Due Diligence is normally a demanding process where a potential buyer hires an independent entity to assess, in detail, the financial strength and potential of a business they intend to acquire, to ensure that they will make a good purchase. It is an essential and important process of reviewing the information provided by a company that is in the process of being sold, by the potential buyer, before making the purchase with the aim of validating and/or confirming the financial data, income and expenses, contracts with customers and suppliers and other relevant aspects of the business.
Although the Due Diligence process is normally carried out by the buyer, there has been an increase in the practice of due diligence carried out by the seller, vendor due diligence (VDD).
SPA, from English Shares Purchase Agreement/ Stock Purchase Agreement.

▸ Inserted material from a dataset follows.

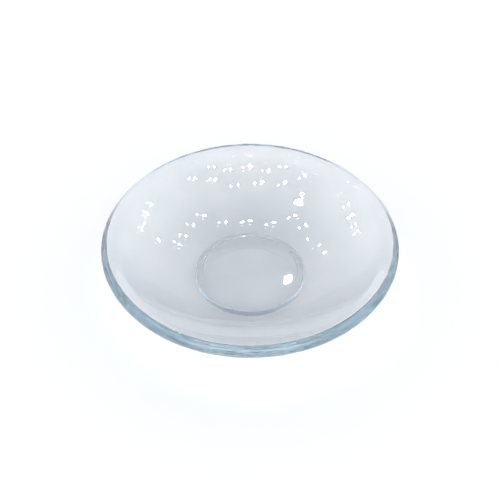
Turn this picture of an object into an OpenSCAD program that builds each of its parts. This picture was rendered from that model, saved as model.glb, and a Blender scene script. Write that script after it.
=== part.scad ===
// Footed watch glass: a shallow spherical dish pressed in one piece of clear glass.
// The glass is one continuous body. It is divided here at its moulded features, and the
// divisions meet face to face with nothing between them.
// Origin: centre of the resting face of the foot. +Z is up, along the axis of revolution.
// All sizes are in millimetres.

/* [Bowl] */
// Outside diameter over the rim
outer_diameter = 100; // [97:0.5:103]
// Height from the resting face to the top of the rim
overall_height = 20.8; // [20:0.1:22]
// Thickness of the bowl wall
wall_thickness = 2.9; // [2.6:0.1:3.2]
// Slope of the wall where it reaches the rim, in degrees from level
rim_slope = 37.5; // [36.5:0.5:38]

/* [Rim] */
// Thickness of the glass at the rim
rim_thickness = 4.1; // [3.6:0.1:4.6]
// Length of wall along which the glass thickens towards the rim
rim_length = 6; // [5:0.5:8]
// Radius of the small rounded lip on the inside of the end face
lip_radius = 0.5; // [0.4:0.1:0.8]
// Radius of the rounded edge on the outside of the end face
edge_radius = 1; // [0.8:0.1:1.4]

/* [Base] */
// Diameter of the flat inner floor
floor_diameter = 32.4; // [28:0.2:34]
// Depth that the floor lies below the wall around it
floor_step = 0.35; // [0.2:0.05:0.5]
// Diameter of the foot
foot_diameter = 37.8; // [36:0.2:40]
// Radius of the rounded heel where the foot meets the table
heel_radius = 0.3; // [0.2:0.1:0.6]
// Radius of the hollow curve between the foot and the underside of the bowl
neck_radius = 0.5; // [0.4:0.1:1]

/* [Hidden] */
$fn = 180;
glass_colour = [0.76, 0.84, 0.88, 0.45];
clearance = 1;
// Depth to which an outline is sunk into the one that it runs into, so that the two cross cleanly
sink = 0.002;

// The end face of the rim stands square to the wall. The middle of the face is at (rim_r, rim_z),
// and the two circles that round its corners touch it from below.
along_wall = [cos(rim_slope), sin(rim_slope)];
across_wall = [-sin(rim_slope), cos(rim_slope)];
lip_shift = across_wall * (rim_thickness / 2 - lip_radius) - along_wall * lip_radius;
edge_shift = across_wall * (edge_radius - rim_thickness / 2) - along_wall * edge_radius;
rim_r = outer_diameter / 2 - edge_radius - edge_shift[0];
rim_z = overall_height - lip_radius - lip_shift[1];
lip_centre = [rim_r, rim_z] + lip_shift;
edge_centre = [rim_r, rim_z] + edge_shift;

// The wall lies between two spheres that share the centre (0, sphere_z).
sphere_mid_r = rim_r / sin(rim_slope);
sphere_z = rim_z + sphere_mid_r * cos(rim_slope);
inner_sphere_r = sphere_mid_r - wall_thickness / 2;
outer_sphere_r = sphere_mid_r + wall_thickness / 2;
wedge_reach = 2 * outer_sphere_r;

// The floor lies one step below the circle where the inner sphere ends.
floor_r = floor_diameter / 2;
wall_start_z = sphere_z - sqrt(pow(inner_sphere_r, 2) - pow(floor_r, 2));
floor_z = wall_start_z - floor_step;

// The neck is an arc that runs from the side of the foot into the outer sphere.
foot_r = foot_diameter / 2;
neck_r = foot_r + neck_radius;
neck_reach = outer_sphere_r + neck_radius - sink;
neck_z = sphere_z - sqrt(pow(neck_reach, 2) - pow(neck_r, 2));
neck_slope = asin(neck_r / neck_reach);

// The foot ends at the level where its neck begins.
foot_top = neck_z;

// The glass begins to thicken on a cone around the common centre of the spheres.
rim_cone_angle = rim_slope - atan(rim_length / sphere_mid_r);

// Point at this slope on a circle around the common centre of the spheres
function on_circle(radius, slope) = [radius * sin(slope), sphere_z - radius * cos(slope)];

// Point where a line from this start touches a circle, on its left (turn -1) or right (turn 1)
function touch_point(start, centre, radius, turn) =
    let(
        reach = centre - start,
        distance = norm(reach),
        heading = atan2(reach[1], reach[0]) - turn * asin(radius / distance)
    )
    start + sqrt(pow(distance, 2) - pow(radius, 2)) * [cos(heading), sin(heading)];

// Wedge of the half-plane between the axis and a line from the spheres' centre
module wedge(angle) {
    polygon([
        [0, sphere_z],
        [0, sphere_z - wedge_reach],
        [wedge_reach * sin(angle), sphere_z - wedge_reach * cos(angle)]
    ]);
}

// Spherical shell from the axis to the start of the rim
module shell_section() {
    intersection() {
        difference() {
            translate([0, sphere_z]) circle(outer_sphere_r);
            translate([0, sphere_z]) circle(inner_sphere_r);
        }
        wedge(rim_cone_angle);
    }
}

// End of the wall: it thickens along straight flanks up to the end face with its rounded corners
module rim_section() {
    inside_start = on_circle(inner_sphere_r, rim_cone_angle);
    outside_start = on_circle(outer_sphere_r, rim_cone_angle);
    polygon([
        inside_start,
        outside_start,
        touch_point(outside_start, edge_centre, edge_radius - sink, 1),
        edge_centre,
        edge_centre + along_wall * (edge_radius - sink),
        lip_centre + along_wall * (lip_radius - sink),
        lip_centre,
        touch_point(inside_start, lip_centre, lip_radius - sink, -1)
    ]);
    translate(lip_centre) circle(lip_radius);
    translate(edge_centre) circle(edge_radius);
}

// Upright disc of the foot, up to the level of its neck, with its heel rounded
module foot_section() {
    square([foot_r - heel_radius, foot_top]);
    translate([0, heel_radius]) square([foot_r, foot_top - heel_radius]);
    translate([foot_r - heel_radius, heel_radius]) circle(heel_radius);
}

// Hollow curve that joins the foot to the shell
module neck_section() {
    difference() {
        polygon([
            [floor_r - clearance, 0],
            [neck_r, 0],
            [neck_r, neck_z],
            on_circle(outer_sphere_r + wall_thickness / 2, neck_slope),
            on_circle(outer_sphere_r - wall_thickness / 2, neck_slope),
            [floor_r - clearance, floor_z]
        ]);
        translate([neck_r, neck_z]) circle(neck_radius);
    }
}

// Thickened end of the wall around the mouth
module rim() {
    color(glass_colour) rotate_extrude() rim_section();
}

// Curved wall from the floor to the rim
module bowl_wall() {
    color(glass_colour) rotate_extrude() difference() {
        union() {
            shell_section();
            neck_section();
        }
        square([floor_r, overall_height]);
        square([neck_r + clearance, foot_top]);
    }
}

// Flat thick centre that carries the contents
module floor_disc() {
    color(glass_colour) translate([0, 0, foot_top])
        cylinder(h = floor_z - foot_top, r = floor_r);
}

// Disc that the dish stands on
module foot() {
    color(glass_colour) rotate_extrude() foot_section();
}

rim();
bowl_wall();
floor_disc();
foot();
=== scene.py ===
"""Looks of the footed watch glass: one shallow dish of clear pressed glass on a pale table.

The rim, wall, floor and foot are one continuous piece of glass, so one closed mesh shows all
four CAD solids. Between separate solids of clear glass the dividing faces would show as
mirrors that the real dish does not have.
Lengths are in metres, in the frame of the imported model: +Z up, origin under the foot's centre.
"""

import math

import bpy
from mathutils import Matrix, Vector, noise


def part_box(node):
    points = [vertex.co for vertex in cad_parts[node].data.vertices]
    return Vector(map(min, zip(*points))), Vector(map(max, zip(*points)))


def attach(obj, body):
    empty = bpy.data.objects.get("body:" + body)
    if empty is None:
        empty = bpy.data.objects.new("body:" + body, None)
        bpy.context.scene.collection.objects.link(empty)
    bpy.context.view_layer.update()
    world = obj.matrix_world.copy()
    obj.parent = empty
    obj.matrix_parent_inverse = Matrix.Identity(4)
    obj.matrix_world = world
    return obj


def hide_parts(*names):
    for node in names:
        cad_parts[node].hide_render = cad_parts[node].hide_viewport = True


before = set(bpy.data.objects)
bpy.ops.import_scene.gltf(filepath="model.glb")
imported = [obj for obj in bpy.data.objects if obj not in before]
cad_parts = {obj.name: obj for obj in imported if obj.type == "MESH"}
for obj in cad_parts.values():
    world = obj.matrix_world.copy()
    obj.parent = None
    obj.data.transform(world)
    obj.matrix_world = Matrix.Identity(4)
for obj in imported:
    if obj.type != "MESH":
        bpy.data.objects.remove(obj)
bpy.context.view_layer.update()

MM = 0.001

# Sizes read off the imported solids
MOUTH_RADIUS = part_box("rim")[1][0]
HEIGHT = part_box("rim")[1][2]
FLOOR_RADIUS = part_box("floor_disc")[1][0]
FLOOR_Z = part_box("floor_disc")[1][2]
FOOT_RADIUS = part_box("foot")[1][0]

# Sizes of the moulded details, the same as in the design
WALL = 2.9 * MM
RIM_THICKNESS = 4.1 * MM
LIP_RADIUS = 0.5 * MM
EDGE_RADIUS = 1.0 * MM
RIM_SLOPE = math.radians(37.5)
RIM_SWELL = math.radians(5.0)
HEEL_RADIUS = 0.3 * MM
NECK_RADIUS = 0.5 * MM
STEP_CORNER = 0.12 * MM

# Resolution of the lathe: faces around the axis, and steps along each part of the outline
SECTORS = 360
WALL_STEPS = 75
FLAT_STEPS = 14
FACE_STEPS = 16

# The end face of the rim stands square to the wall. Seen in the cross-section, it runs from a
# small rounded lip on the inside to a larger rounded edge on the outside.
ALONG_WALL = Vector((math.cos(RIM_SLOPE), math.sin(RIM_SLOPE)))
ACROSS_WALL = Vector((-math.sin(RIM_SLOPE), math.cos(RIM_SLOPE)))
LIP_SHIFT = ACROSS_WALL * (RIM_THICKNESS / 2 - LIP_RADIUS) - ALONG_WALL * LIP_RADIUS
EDGE_SHIFT = ACROSS_WALL * (EDGE_RADIUS - RIM_THICKNESS / 2) - ALONG_WALL * EDGE_RADIUS
RIM_R = MOUTH_RADIUS - EDGE_RADIUS - EDGE_SHIFT.x
RIM_Z = HEIGHT - LIP_RADIUS - LIP_SHIFT.y
LIP_CENTRE = Vector((RIM_R, RIM_Z)) + LIP_SHIFT
EDGE_CENTRE = Vector((RIM_R, RIM_Z)) + EDGE_SHIFT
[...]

As the title reveals, this instrument is a purchase and sale contract. However, due to the object of the operation – quotas or shares issued by legal entities – the SPA contains some specificities, since the shares or quotas of a company are transacted here, a dynamic and constantly changing “entity”.
Therefore, the seller and the buyer generally establish in greater detail the quality of the asset being transferred, the responsibility of each party regarding the liabilities and assets of the target company and the mechanism for resolving any disputes arising from the contract, among others. .
An NDA, Non Disclosure Agreement is a contract that provides for the confidentiality of information shared between the parties. It is a very important document in the context of buying and selling companies as it establishes the conditions for the exchange of confidential information between the parties, stipulating the use that can be made of this information, who has access to it and what the consequences are. in case of violation.